As the crowd applauded, Trump doubled down on his pledge to build a wall and curb illegal immigration into the U.S., and he read from a statement suggesting the pope would come to regret his remarks.

“If and when the Vatican is attacked by ISIS, which as everyone knows is ISIS’ ultimate trophy, I can promise you that the pope would have only wished and prayed that Donald Trump would have been president because this would not have happened,” Trump said, reading from the statement. “ISIS would have been eradicated unlike what is happening now with our all talk, no action politicians.”

The highly unusual war of words broke out just two days before South Carolina’s crucial GOP primary. Trump holds a sizable lead over rivals Ted Cruz and Marco Rubio heading into Saturday’s vote, but it was unclear what impact the pontiff’s remarks might have on faith-driven voters here and heading into other pivotal contests on Super Tuesday. Evangelical voters make up a substantial fraction of primary voters in South Carolina, and 75 percent of residents in the state are Protestants.

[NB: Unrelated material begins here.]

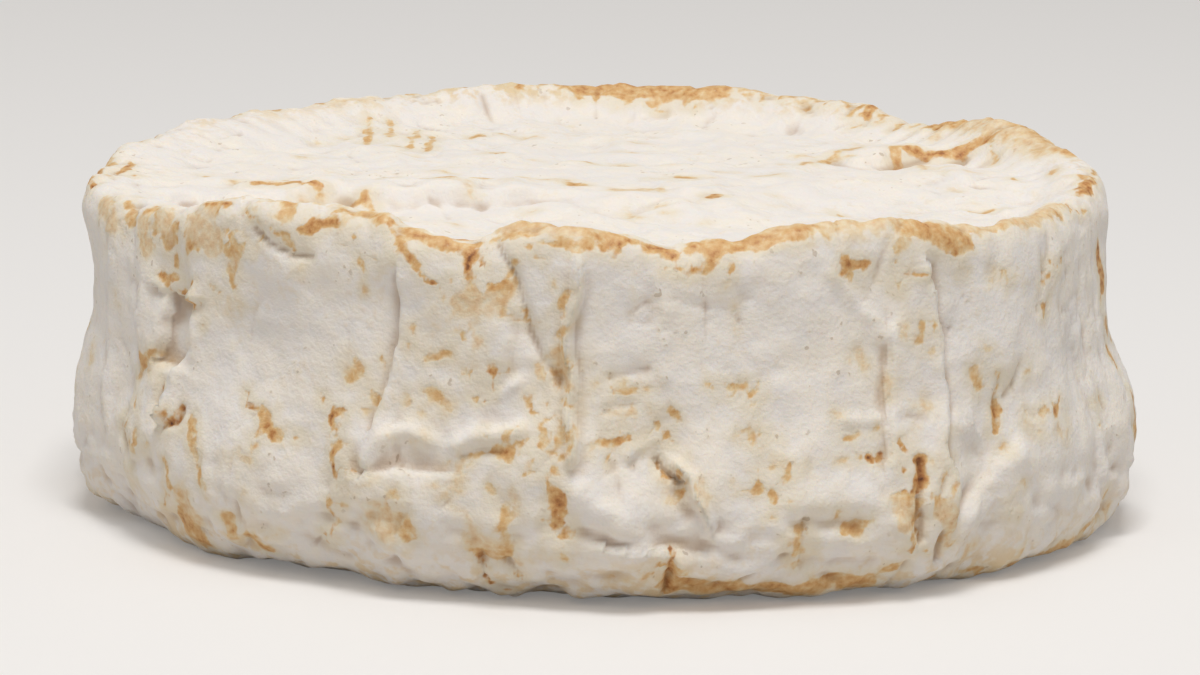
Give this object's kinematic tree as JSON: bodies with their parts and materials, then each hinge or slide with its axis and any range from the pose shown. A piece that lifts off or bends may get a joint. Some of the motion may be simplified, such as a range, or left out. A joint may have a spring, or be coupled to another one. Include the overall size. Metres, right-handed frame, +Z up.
{
  "type": "camembert cheese",
  "caption": "Whole uncut camembert: a round soft cheese with a swollen foot, a wavy rim, a sunken top and a folded white rind worn tan along the rim.",
  "frame": {"origin": "centre of the cheese's box at the flat base it rests on", "axes": "+Z up through the sunken top face, -Y towards the front, +X to the right seen from the front"},
  "size_m": [0.1104, 0.1104, 0.0378],
  "materials": {
    "rind": "dry, chalky and matte"
  },
  "bodies": {
    "root": {"camembert": "rind"}
  },
  "joints": []
}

Trump told the crowd that he learned of Pope Francis’ remarks from his staff as he headed into the event here and was “surprised.”

“I like the pope unless the pope doesn’t like me,” Trump said. “Then I don’t like the pope.”

Pope Francis declined to suggest whether or not American Catholics should vote for Trump.

“I am not going to get involved in that. I say only that this man is not Christian if he has said things like that. We must see if he said things in that way and in this I give the benefit of the doubt,” he said.

The pope did, however, react to past comments in which Trump has called him overly political.

“Thank God he said I was a politician, because Aristotle defined the human person as ‘animal politicus.’ So at least I am a human person. As to whether I am a pawn — well, maybe, I don’t know. I’ll leave that up to your judgment and that of the people.”